Texaco attacked the New York venue choice and pushed to dismiss the case in favor of the Amazonian region of Lago Agrio, Ecuador. Chevron acquired Texaco during this rocky period in 2001. After 10 years, on Feb. 14, 2011, the Lago Agrio court slapped the oil giant with an $18.2 billion verdict.

Shortly before the decision, Chevron condemned the Ecuadorean court system as politicized and corrupt, and sued the Ecuadorean plaintiffs in the Southern District of New York for extortion.

That case fell onto the docket of U.S. District Judge Lewis Kaplan, who quickly ordered the Ecuadoreans' attorneys to turn over their case files, granted a temporary worldwide injunction on collection of the award, and fast-tracked a trial to make the injunction permanent.

The 2nd Circuit struck down the injunction and halted the trial on Sept. 19, 2011, but filed its opinion in the case on Jan. 26, 2012.

The 30-page opinion blasts Kaplan for "presuming" his order had such wide jurisdiction.
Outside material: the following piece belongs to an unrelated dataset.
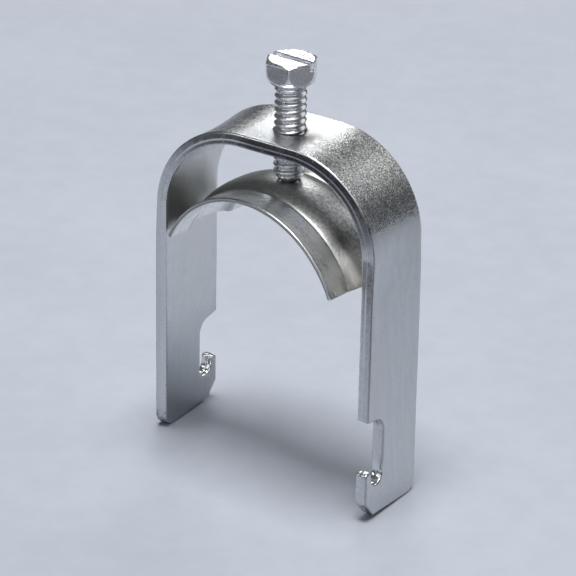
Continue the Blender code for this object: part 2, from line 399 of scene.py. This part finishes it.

"It is a particularly weighty matter for a court in one country to declare that another country's legal system is so corrupt or unfair that its judgments are entitled to no respect from the courts of other nations," Judge Gerard Lynch wrote for a three-judge panel. "That inquiry may be necessary, however, when a party seeks to invoke the authority of our courts to enforce a foreign judgment.

"But when a court in one country attempts to preclude the courts of every other nation from ever considering the effect of that foreign judgment, the comity concerns become far graver. In such an instance, the court risks disrespecting the legal system not only of the country in which the judgment was issued, but also those of other countries, who are inherently assumed insufficiently trustworthy to recognize what is asserted to be the extreme incapacity of the legal system from which the judgment emanates. The court presuming to issue such an injunction sets itself up as the definitive international arbiter of the fairness and integrity of the world's legal systems.

"The district court opinion here nowhere addresses the legal rules that would govern the enforceability of an Ecuadorian judgment under the laws of France, Russia, Brazil, Singapore, Saudi Arabia or any of the scores of countries, with widely varying legal systems, in which the plaintiffs might undertake to enforce their judgment. Nor is it clear how a conclusion that the judgment may not be enforced in New York, based on analysis of a New York statute that undertakes to address nothing more than whether New York will recognize the judgment, could authorize a court sitting in New York to address the rules applicable in other countries, or to enjoin the plaintiffs from even presenting the issue to the courts of other countries for adjudication under their own laws. Nothing in the New York statute, or in any precedent interpreting it, authorizes a court to enjoin parties holding a judgment issued in one foreign country from attempting to enforce that judgment in yet another foreign country.

"We need not address here whether and how international comity concerns would affect a hypothetical effort by a state to vest its courts with the authority to issue so radical an injunction. There is no such statutory authorization, for New York has authorized no such relief," the opinion states.

The Supreme Court denied Chevron's petition for a writ of certiorari without comment. It noted only that Justice Samuel Alito took no part in the court's consideration or decision of the case.